I will admit that I am almost completely caught up with episodes of Glee.  At one point, it embarrassed me as a gay barely closeted homophobe just how gay that show is.  Gay and lesbian. At first I fast-forwarded over the musical numbers, but everyone kept saying, “But that’s the whole point!”  just like that, with the exclamation point.  And their voices would go up when they said it.  So now I watch the fakakta musical numbers.  Well, some of them: not the show tunes, not the duets, and not most of the ballads.  I’ve found the musical numbers are the best opportunity to go and do something else in the kitchen or bathroom while something anodyne splashes around in the background.  I really just want to see Jane Lynch and that blond bimbo, Heather Morris, who has all the best lines.  Dumb people are almost as fun to write as schizophrenics.

Heather Morris, who plays the supremely funny dumb-and-dumber character Brittany on Glee. You can tell she's probably a natural blonde because her name is Heather, and only people who are blond themselves name their daughters Heather because, well, heather is the color of wheat unless it's muddy and you'd look very foolish if your daughter were named Heather and she were a redhead.

A few of the  cast members from Glee work out at Gold’s Gym Hollywood, where if you don’t already know from the aforementioned Gay Old Loony post, I also practice the strenuous art of gravitational-pull-on-the-flesh defiance.  I have seen Matthew Morrison there, and I have to say, dude is fucking fit, in seriously great shape.  I believe that the pneumatically lipped Chord Overstreet also works out there, and might be trained by nutritionist-slash-trainer-to-the-stars Bernardo Coppola, who once told me that he is a second cousin to the illustrious filmmakers-slash-vintners; however, I am told by a reliable source whose last name rhymes with “subtle” that this may be a misrepresentation of the truth.  I’m saying I think Overstreet works out there because Bernardo was training a blond kid with Angelina lips yesterday who I swear was Overstreet, but the kid was wearing a red baseball cap pulled so far down over his head that he looked more like a teenaged duck from the Cartoon Network.

Trainer to TV nobility Bernardo Coppola, who despite his claims is probably not related to Sofia. I have no further comments to this image because I think it speaks for itself, and for Gold's Gym Hollywood in general.

I’m not very good with celebrity sightings, see.  They usually have to come up and introduce themselves before I recognize them.  For instance, apparently I almost collided with Sarah Silverman on the street in Weho the other day, and almost colliding with anyone on the street in LA is as rare as a solar eclipse, but I didn’t notice.  My friend had to point it out.  And I love Sarah Silverman, I would like to do shots of tequila with her and smoke cigarettes out on the patio of a Mexican restaurant under a heat lamp with her.

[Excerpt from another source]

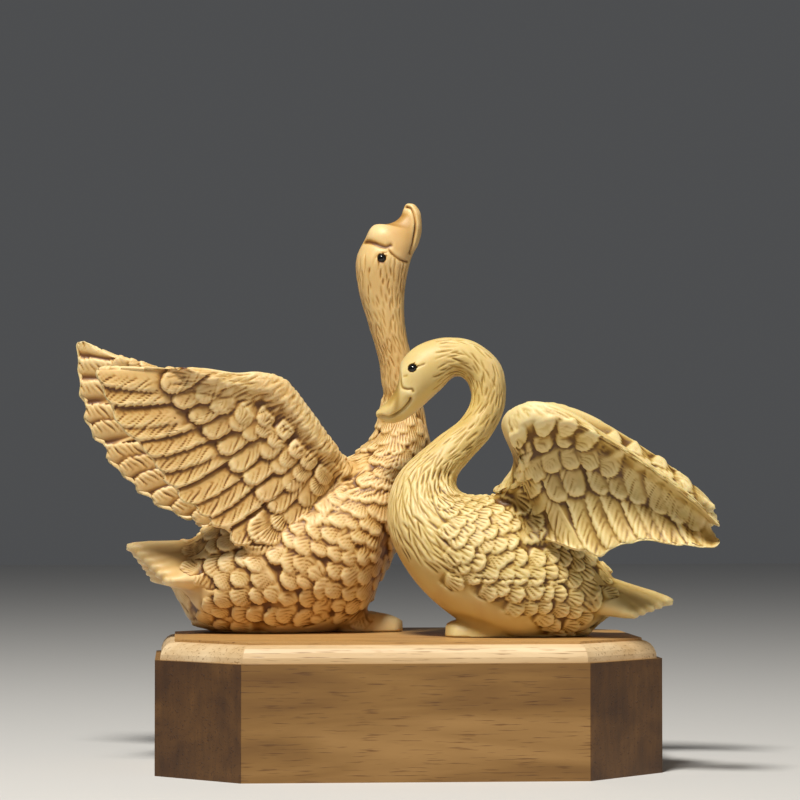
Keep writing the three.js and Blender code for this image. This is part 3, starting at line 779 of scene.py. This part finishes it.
def feathersOver(skin, swan, wing, seed):
    for face in (1, -1):
        normal = np.array([0, wing["side"] * face, 0.0])
        if face > 0:
            leadingStreaks(skin, swan, wing, normal, seed)
        for number, row in enumerate(wing["feathers"]):
            for tip, out, angle, style in featherRow(wing, row, 100 + (number and seed + number + face)):
                place = settle(np.array([tip[0], wing["side"] * out, tip[1]]), swan, True)
                axis = np.array([math.cos(angle), 0, math.sin(angle)])
                lower = lowerEdge(angle)
                flip = 1 if np.cross(normal, axis) @ [lower[0], 0, lower[1]] > 0 else -1
                raiseFeather(skin, place, axis, normal, dict(style, face=face, depth=12), flip)


# Fine streaks along the smooth band behind a wing's leading edge.
def leadingStreaks(skin, swan, wing, normal, seed):
    q = np.linspace(0, 1, 80)
    x, z, out, length = wingPoint(wing, q, 0 * q)
    line = settle(np.stack([x, wing["side"] * out, z], -1), swan, True)
    flank = np.nonzero(skin["normals"] @ normal > 0.1)[0]
    points = skin["points"][flank]
    gaps = np.hypot(points[:, None, 0] - line[None, :, 0], points[:, None, 2] - line[None, :, 2])
    nearest = gaps.argmin(1)
    close = (gaps.min(1) < wing["band"] * length[nearest]) & (gaps.min(1) > 1)
    close &= np.abs(points[:, 1] - line[nearest, 1]) < 14
    plan = {"gap": 1.7, "length": 7, "width": 0.42, "depth": 0.5, "stray": 0.1}
    for low, high, turn in zip(np.arange(5) / 5, np.arange(1, 6) / 5, wing["streaks"]):
        chosen = np.zeros(len(skin["points"]), bool)
        chosen[flank[close & (q[nearest] >= low) & (q[nearest] < high + 0.001)]] = True
        angle = math.radians(turn)
        hairWhere(skin, chosen, np.array([math.cos(angle), 0, math.sin(angle)]), plan, seed)
        seed += 1


# A groove along a line drawn on both sides of the head, in the swan's own frame.
def headLine(skin, swan, line, width, depth, region):
    x, y, z = unsettle(skin["points"], swan)
    pick = np.nonzero(region(x, y, z))[0]
    x, z = x[pick], z[pick]
    path = between(line, np.linspace(0, len(line) - 1, 10 * len(line)))
    distance = np.full(len(pick), 99.0)
    for (ax, az), (bx, bz) in zip(path[:-1], path[1:]):
        dx, dz = bx - ax, bz - az
        t = np.clip(((x - ax) * dx + (z - az) * dz) / (dx * dx + dz * dz + 1e-9), 0, 1)
        distance = np.minimum(distance, np.hypot(x - ax - t * dx, z - az - t * dz))
    side = smooth(0.05, 0.4, np.abs(skin["normals"][pick, 1]))
    skin["cut"][pick] = np.maximum(skin["cut"][pick], depth * side * np.exp(-(distance / width) ** 2))


def headMound(skin, swan, centre, size, height, region):
    x, y, z = unsettle(skin["points"], swan)
    spread = ((x - centre[0]) / size[0]) ** 2 + ((z - centre[1]) / size[1]) ** 2
    side = smooth(0.05, 0.6, np.abs(skin["normals"][:, 1]))
    skin["grow"] += np.where(region(x, y, z), height * side * np.exp(-spread), 0)


def evened(values, edges, times, weight=0.5):
    first, second = edges[:, 0], edges[:, 1]
    count = np.bincount(np.concatenate([first, second]), minlength=len(values))
    for _ in range(times):
        total = np.stack([np.bincount(first, values[second, k], len(values))
                          + np.bincount(second, values[first, k], len(values)) for k in range(values.shape[1])], -1)
        values = values * (1 - weight) + weight * total / np.maximum(count, 1)[:, None]
    return values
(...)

Sarah Silverman incognito once again. Is it any wonder I missed her on the street after nearly bumping into her? I wonder if she dyes her mustache with Just For Men medium brown as well.

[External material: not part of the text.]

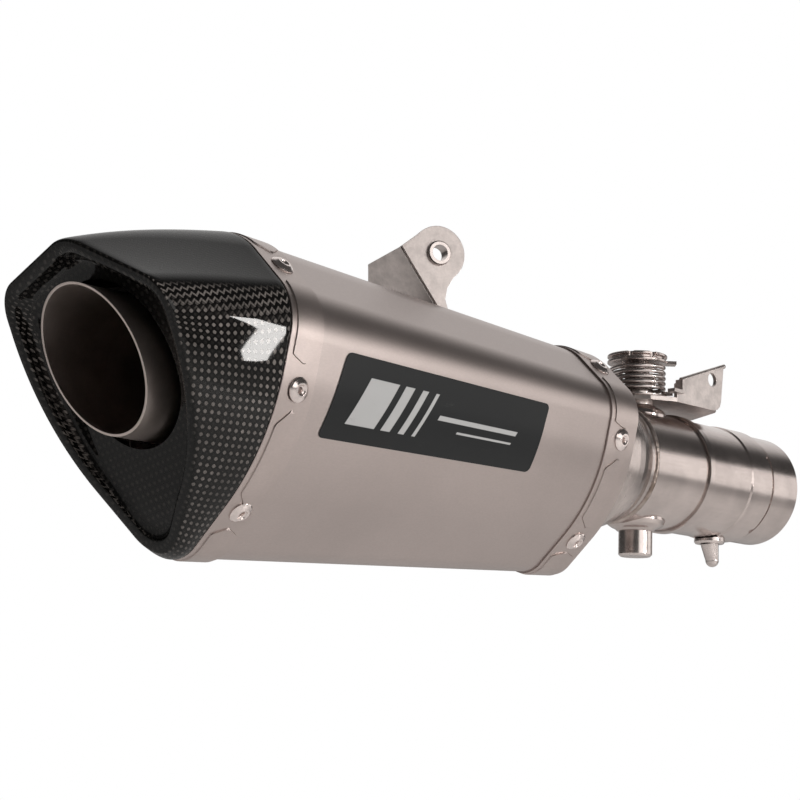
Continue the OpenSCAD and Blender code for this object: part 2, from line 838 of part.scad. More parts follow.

So it looks like this is turning into some warped celebrity blog in order to drive up readership, which is fine because I’m a star-fucker like anyone else; I drop names more than my abominable landlady Susan Blais sheds tenants, all in the effort to make the person I’m speaking to be awestruck, regardless of the fact I don’t recognize most celebs when I see them.   Vogue editor Anna Wintour has understood that celebrities on the cover get more women to buy her insipid door jam of a magazine.  I shall do the same to trap innocent, depraved keyword searchers in the Web of Killough.

So, big apologies to Mila Kunis, who I’m sure isn’t addicted to crack — the original title of this post was going to be, “Mila Kunis on Crack.”  Had it been “Mila Kunis’s Crack,” I would get even more hits from my lovable coterie of pervs.  Mila, you have the misfortune of being in fourth position on the IMDb Starmeter this week, and now that I have written the last few sentences, I will pick up a few readers interested in your vagina.

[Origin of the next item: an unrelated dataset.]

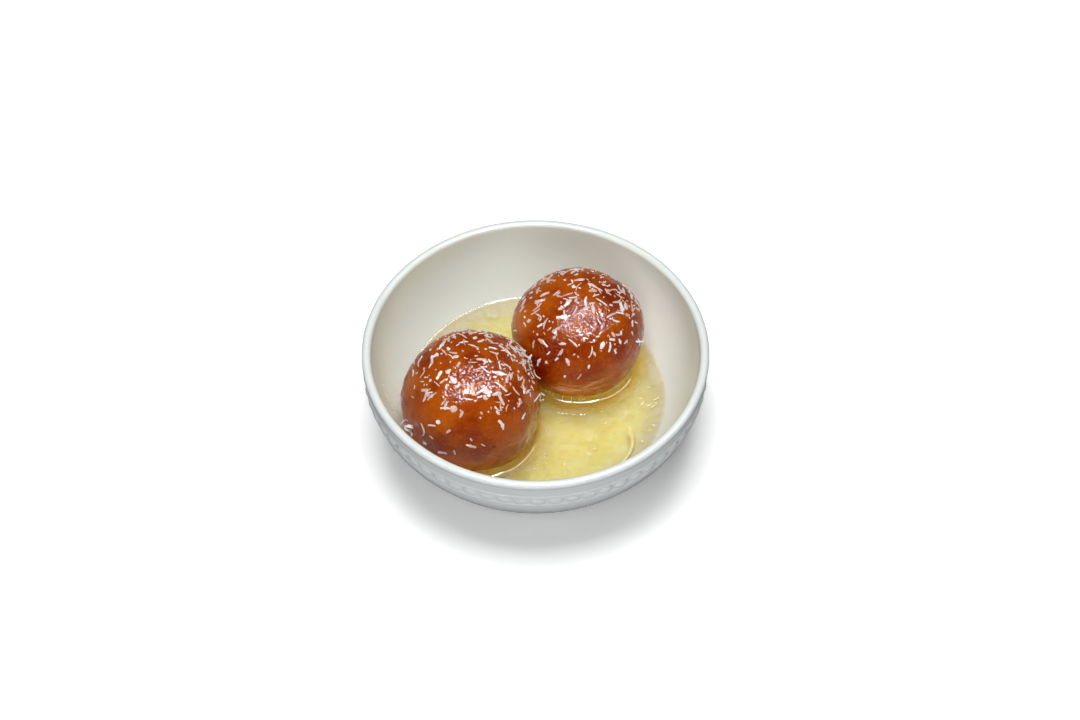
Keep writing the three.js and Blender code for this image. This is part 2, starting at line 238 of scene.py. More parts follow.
# Shreds that stand out: both ends and the width in pixels of the 1080 x 720 picture, and wetness
FRONT_SHREDS = (
    (430.6, 358.1, 438.5, 354.2, 4.7, 0), (439, 349.2, 444.4, 341.3, 3.5, 0.1),
    (430.1, 350.7, 433.6, 345.8, 3.2, 0.1), (454.3, 333.9, 451.8, 344.3, 3.8, 0.05),
    (447.4, 347.2, 451.8, 351.7, 2.6, 0.2), (452.3, 347.2, 459.3, 343.8, 1.2, 0.3),
    (462.7, 332.4, 468.7, 332.9, 3.2, 0.3), (469.6, 333.9, 476.1, 332.4, 2.8, 0.4),
    (474.1, 339.3, 478.5, 335.4, 3, 0.25), (468.2, 344.3, 476.6, 347.2, 1.4, 0.3),
    (479, 352.2, 486.9, 348.7, 2.2, 0), (488.9, 347.2, 501.8, 348.7, 3.2, 0.15),
    (490.4, 342.8, 498.3, 343.3, 1.2, 0.2), (504.7, 340.3, 511.7, 342.3, 1.4, 0.1),
    (503.7, 344.8, 513.6, 348.2, 2, 0.1), (511.7, 347.7, 521.5, 354.7, 3.8, 0),
    (505.7, 348.7, 511.7, 355.6, 3, 0.1), (522.5, 350.7, 530.4, 357.6, 3.4, 0),
    (531.9, 354.7, 530.9, 364.5, 2, 0.05), (515.6, 346.3, 523.5, 349.7, 2.4, 0.1),
    (480, 362.1, 485, 360.1, 3.6, 0.1), (488.4, 359.1, 492.9, 365, 2, 0.15),
    (498.8, 361.6, 500.8, 369.5, 2, 0.1), (498.8, 361.1, 504.7, 365.5, 1.4, 0.1),
    (503.7, 363.6, 510.2, 368.5, 1.2, 0.4), (492.4, 372, 507.2, 374.9, 3.4, 0),
    (490.4, 370.5, 489.4, 380.4, 1.2, 0), (441.5, 371, 436.5, 379.4, 3, 0.1),
    (431.6, 375.4, 429.8, 381.8, 2.8, 0), (444.9, 374.4, 450.4, 369.5, 3.2, 0.6),
    (450.4, 376.4, 456.3, 382.8, 3, 0.45), (519.6, 380.4, 527, 375.9, 2, 0),
    (528, 374.4, 533.4, 372, 2.6, 0), (534.4, 370, 540.3, 378.4, 1.4, 0.1),
    (530.9, 385.3, 533.4, 390.2, 1.8, 0), (540.3, 400.6, 544.8, 395.2, 1.8, 0),
    (425.2, 394.7, 432.6, 392.2, 1.6, 0.1), (459.8, 390.2, 459.8, 399.1, 1.5, 0.1),
    (458.3, 398.9, 463.2, 398.7, 1.4, 0.1), (463.2, 397.7, 472.6, 399.6, 1.2, 0.4),
    (476.6, 393.2, 486.9, 386.8, 2, 0.05), (484, 389.3, 492.9, 394.2, 4, 0.5),
    (493.9, 394.7, 501.3, 393.2, 2.4, 0.7), (484, 396.2, 489.9, 398.7, 1.4, 0.1),
    (490.9, 400.6, 499.8, 411, 1.4, 0.1), (500.3, 403.1, 501.3, 411, 1.2, 0.7),
    (496.3, 410.5, 500.3, 415, 1.8, 0.4), (441.5, 405.1, 445.4, 400.6, 1.2, 0.5),
    (444.9, 407.6, 448.4, 401.1, 1.6, 0.4), (450.4, 410, 456.8, 407.6, 4.2, 0.8),
    (459.8, 417.4, 462.7, 411, 2.2, 0.8), (476.1, 419.9, 481, 417.4, 2, 0),
    (522.5, 419.4, 525.5, 413, 2.4, 0.1), (498.3, 420.4, 503.3, 429.8, 2.4, 0.3),
    (436, 422.9, 440, 421.4, 3.6, 0), (428.1, 425.3, 437, 426.8, 1.6, 0.3),
    (422.2, 425.8, 423.7, 435.2, 1.4, 0.3), (429.6, 435.7, 437.5, 442.6, 1.5, 0.05),
    (423.2, 443.1, 426.1, 443.1, 3, 0.2), (438.5, 452.5, 446.9, 453.5, 2.4, 0.7),
    (453.8, 450.1, 455.3, 455.5, 1.2, 0.5), (466.2, 445.1, 476.1, 447.6, 2.4, 0.7),
    (470.1, 438.2, 472.6, 442.2, 1.4, 0.6), (481, 444.1, 485, 446.1, 1.2, 0.6),
    (446.4, 432.8, 450.4, 429.8, 2.2, 0.8), (464.2, 393.2, 468.7, 390.2, 4, 0.6),
    (517.1, 372.5, 518.6, 380.4, 1, 0.5), (518.6, 363.1, 525.5, 364.1, 1.4, 0.5),
    (484, 333.9, 487.9, 335.9, 1.4, 0.4), (435.5, 341.8, 438.5, 338.8, 2.6, 0.4),
    (510, 346.5, 516, 349, 3.6, 0), (513.4, 349.4, 520.6, 356, 4, 0),
    (521.5, 348, 525.5, 350.5, 2.2, 0), (526.6, 349.5, 525.8, 355.5, 1.3, 0),
    (528, 357.5, 528.8, 364, 1, 0.1), (523.4, 359.2, 525.6, 364.2, 1, 0.1),
    (524.8, 362.8, 528, 361.2, 1.7, 0), (529, 364.6, 532.2, 364.4, 1, 0),
    (531.2, 364, 534.2, 371, 1.5, 0.1), (520.6, 361.5, 523.2, 361.5, 0.9, 0),
    (532, 378.6, 534.6, 377, 1.2, 0), (529.4, 379.8, 529.5, 382.2, 0.9, 0),
    (509, 372.4, 510.2, 373.2, 1.4, 0), (524.8, 368.6, 525.8, 369.4, 1.3, 0),
    (512, 339.4, 514.2, 338.4, 1.6, 0), (501, 350.4, 505.4, 350.8, 1.6, 0.1),
    (403.2, 427, 412, 427.8, 4, 0), (404.8, 429.4, 411.8, 434.8, 6, 0),
    (540.2, 396, 545.6, 399.6, 1.2, 0), (541.6, 393.6, 542.6, 401.6, 0.9, 0),
    (412.2, 424.8, 411.4, 436.6, 1.1, 0), (400.4, 424, 404, 421.4, 0.9, 0),
    (404, 421.4, 408, 420.9, 0.9, 0), (422.4, 435.6, 424.6, 430.4, 1, 0.1),
    (424.6, 430.4, 421, 423.4, 0.9, 0.5), (423.8, 441.2, 425.2, 446, 2, 0),
    (428.2, 424.8, 431.4, 424.8, 1.4, 0), (420.4, 381.4, 424, 381.4, 1, 0.1),
    (424.4, 383.6, 424.3, 386, 0.9, 0), (411.6, 396.2, 416.6, 399.6, 0.8, 0.1),
)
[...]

What can I say? The internet is god.

Post Scriptum: I usually don’t follow anything Charlie Sheen, even though you think I would because his sort of behavior makes me wince-chuckle in a sort of there-but-for-the-grace-of-god-go-I way, but this latest rant of his was priceless.  What a douche, what a brat, what a scramble-brains.  I’ll bet he gets into serious fantasy roleplay when he’s high and smothered in hookers.  He just doesn’t know when the fantasy begins and when it ends any more.  Bless his black heart.

Wait, before I go, one more picture.  This one of me with Amanda Seyfried’s breasts, which always get me more hits (thanks, boys):

James Killough and Amanda Seyfried

If I put myself (James Killough, needs to be mentioned, sorry) together with Amanda Seyfriend and her breasts like this comp, we become married in the interweb, together forever. I need to have better pictures of me for Google image search, which is why I'm being so bizarrely random with this.